In response to queries from TODAY, SIA said on Tuesday it is considering several initiatives that would allow it to continue engaging its customers and members of the public, although none of these plans has been firmed up.

“We would also like to thank our customers and members of the public for their interest and feedback. As previously indicated, we will make an announcement at the appropriate time if we go ahead with any of the initiatives,” its spokesperson said.

FROM PLANE TOURS TO IN-FLIGHT DINING

As of Monday, the organisers of Save SIA had received more than 500 submissions from the public since opening the channel last Saturday, Ms Ang said.

Other proposals include a behind-the-scenes look of the plane’s cockpit and its operations, creating an airline-themed dining experience within planes, and selling airline credits that people may use to pay for trips in future.

Ms Ang said that submissions will close on Sept 20 and the organisers will then send SIA all the ideas, including a list of the 10 most feasible ones.
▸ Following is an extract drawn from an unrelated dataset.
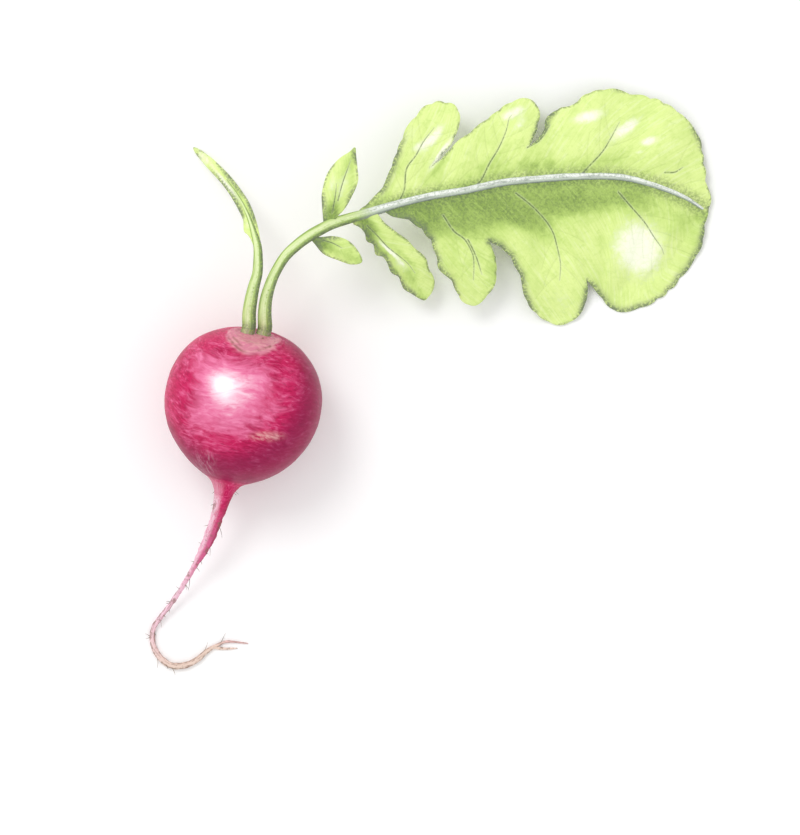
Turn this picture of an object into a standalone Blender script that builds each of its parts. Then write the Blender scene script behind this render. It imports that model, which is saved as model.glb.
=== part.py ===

“We hope that SIA will pause the launch (of flights-to-nowhere) and consider other options, but if they don’t do that, we hope they will at least clarify why they chose to go ahead with it despite other sustainable options,” Ms Ang said.

The aviation industry generated 915 million tonnes of carbon emissions last year, accounting for 2 per cent of global greenhouse emissions, although a study by Australia Institute, an environmental think-tank, predicted that emissions could drop by 38 per cent this year due to flights grounded by the pandemic.

LACK OF RECURRING REVENUE 

Aviation analysts told TODAY that while flights-to-nowhere could generate short-term revenue for SIA, there were downsides such as the lack of recurring revenue and a hit to its corporate image.

Mr David Leo, an aviation veteran with three decades in the industry, said that launching flights-to-nowhere would dent SIA’s image in a period where there is heightened awareness of environmental issues.

“It would not be good for SIA’s corporate image as the proposition is likely to invite criticism from environmentally conscious groups, and smacks of insincerity and hypocrisy,” Mr Leo said, referring to pledges made by SIA to reduce its carbon footprint such as investing in more fuel-efficient aircraft.

Independent aviation analyst Brendan Sobie noted that other national airline carriers such as Royal Brunei Airlines and Japanese carrier All Nippon Airways have pushed out flights-to-nowhere, and that airlines would consider this plan if there was interest in the market. It would be an opportunity for SIA to utilise its aircraft and deploy its crew, while generating revenue at the same time. 

However, the best way forward would be for the Government to open up more green lanes for leisure travel so that SIA can resume more flights, making flights-to-nowhere unnecessary, he added.

Echoing Mr Sobie’s sentiments, Mr Priveen Raj Naidu, also an independent analyst, said that flights-to-nowhere are a way for SIA to “flip the cost (of under-utilised flights) into revenue”.

However, passengers may find it inconvenient to adhere to the strict safety measures for Covid-19, such as having to wear masks and gloves on the plane, despite the novelty of the experience.

From a business perspective, it would also not generate recurring revenue since people are unlikely to go on multiple flights.

Commenting on some of the proposals put forth by the public, Mr Naidu said that an airline-themed dining experience could be more appealing to consumers.

Conducting tours of the plane would also be an opportunity for SIA to allay passenger concerns over the risks of contracting Covid-19 on a flight in future.